Selain itu, kata dia, untuk mencegah kerusakan struktural sektor peternakan sapi. Harga daging sapi yang tinggi setiap hari besar keagamaan berdampak terhadap pembantai sapi indukan produktif oleh peternak. Pasalnya, ketika sapi indukan produkitif dipotong maka produksi ternak sapi akan berhenti beranak.
Infrastruktur dan efisiensi
Infrastuktur yang tidak memadai dinilai sebagai salah satu penyebab tingginya harga daging sapi di Indonesia. Jarak lokasi penggemukan sapi (feedlot) dengan rumah potong hewan bisa memakan waktu 12 jam karena macet. Infrasturktur di Indonesia kalah dengan Singapura dan Malaysia. “Jarak tempuh dari feedlot ke RPH di Singapura dan Malaysia hanya setengah jam,” kata Thomas.
Selain masalah infrastruktur, masalah efisiensi juga ditengarai mahalnya harga daging sapi di Indonesia. Pria yang akrab disapa Tom itu sempat menceritakan pengalamannya berkunjung ke RPH di Australia. RPH di sana sudah sangat industrialisasi. “Semua pemotongannya menggunakan mesin. Satu pabrik (RPH) bisa mengolah ratusan karkas per jam. Efisiensinya tinggi sekali,” jelasnya.
Pemerintah terus berupaya menekan harga daging sapi terutama di kawasan Jabodetabek dan Jawa Barat. Kedua wilayah tersebut dianggap menjadi acuan harga daging sapi di seluruh wilayah Tanah Air. Jika harga daging sapi di Jabodetabek dan Jawa Barat tinggi, maka harga daging sapi di wilayah lain biasanya turut naik. Sebaliknya, jika harga daging sapi di Jabodetabek dan Jawa Barat turun, maka harga daging sapi di daerah lain ikut turun.
Melepas ego sektoral
Tanggal 11 Juni lalu, empat menteri—Amran Sulaiman (Menteri Pertanian), Thomas Lembong (Menteri Perdagangan), Saleh Husin (Menteri Perindustrian), dan Puspayoga (Menteri Koperasi dan UKM)—bersepakat untuk menstabilkan harga pangan.
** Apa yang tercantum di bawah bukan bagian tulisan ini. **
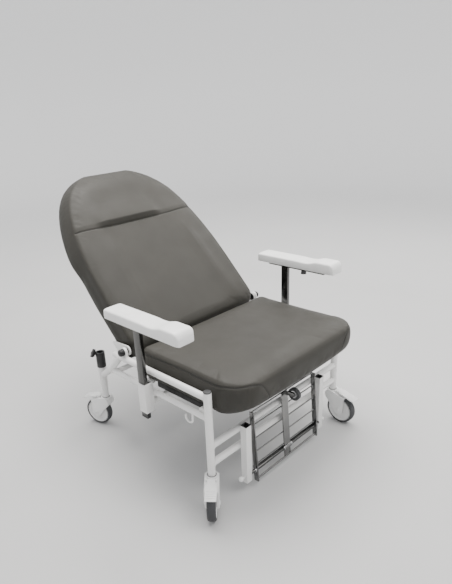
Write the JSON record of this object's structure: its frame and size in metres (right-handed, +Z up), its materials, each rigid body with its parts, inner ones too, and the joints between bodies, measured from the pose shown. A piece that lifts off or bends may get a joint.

Sebelumnya ada indikasi bahwa pengendalian harga pangan khususnya daging sapi mengalami kegagalan. Hal itu sempat diakui oleh Thomas Lembong. “Jadi memang benar bahwa saya secara terbuka mengakui bahwa pemerintah telat (impor daging sapi) dalam hal ini. Sekarang kami terutama kementerian terkait sudah sangat cair,” ungkapnya dengan suara sedikit pelan di hadapan para blogger Kompasiana.
Ia mengakui bahwa pemerintah tidak bisa jalan sendiri untuk mencapai target yang diharapkan. Untuk itu, dia meminta kepada para para penulis (anggota) Kompasiana bisa memantau kebijakan pemerintah. “Kami mohon kepada kawan-kawan semua (anggota Kompasiana), presser jangan dilepas, tetap pantau dan kritik kami. Terus tetang itu sangat membantu melepaskan ego sektoral antar kementerian,” pungkasnya.